The market is still underestimating how much of Sandoz’s earnings mix is being re-rated by biosimilars, not just growing. The key second-order effect is that each incremental biosimilar launch improves both mix and negotiating leverage, while generics are being deliberately de-emphasized where returns are weakest; that can support gross margin even if headline growth later normalizes. This is why the business can look like a mid-single-digit top-line story yet still deliver disproportionate EPS upside if launch cadence stays intact. The bigger signal is not the current quarter but the forward inventory of catalysts: the company has effectively created a multi-year ladder of U.S./Europe launches that should reduce dependence on any single molecule. That lowers event risk versus the usual biosimilar model, where a missed tender or slower physician uptake can break the thesis. It also means competitors with narrower pipelines face a more fragile P&L, especially if they need one or two products to carry the portfolio. The contrarian point is that consensus may be too focused on near-term share gain in individual assets and not enough on value capture. In biosimilars, volume share can be a trap if discounting accelerates; the better indicator is whether Sandoz can preserve ASP while broadening access.
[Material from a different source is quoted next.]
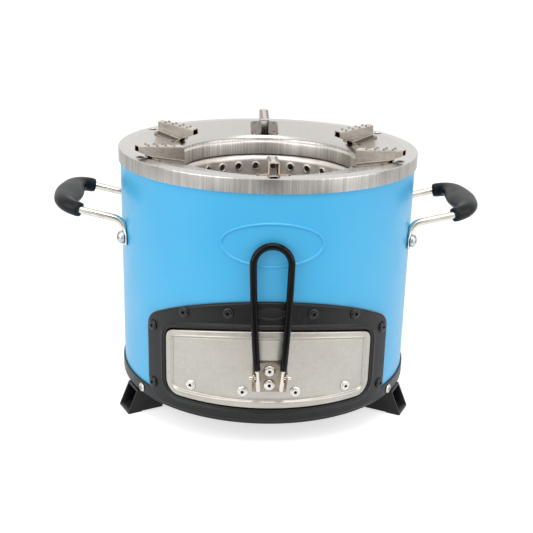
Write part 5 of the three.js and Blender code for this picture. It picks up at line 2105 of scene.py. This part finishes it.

If that discipline holds, the earnings power compounds for several quarters; if not, the setup shifts from growth story to race-to-the-bottom pricing, most likely over the next 6-12 months as new entrants scale. FX is a hidden near-term booster, but it is also a valuation trap: the stronger currency tailwind lifts reported sales now and can mask weaker organic price realization. If the market extrapolates the reported print, the stock can overshoot; if the FX boost fades in H2 while generics headwinds truly wash out, the equity should re-rate on margin durability rather than top-line noise.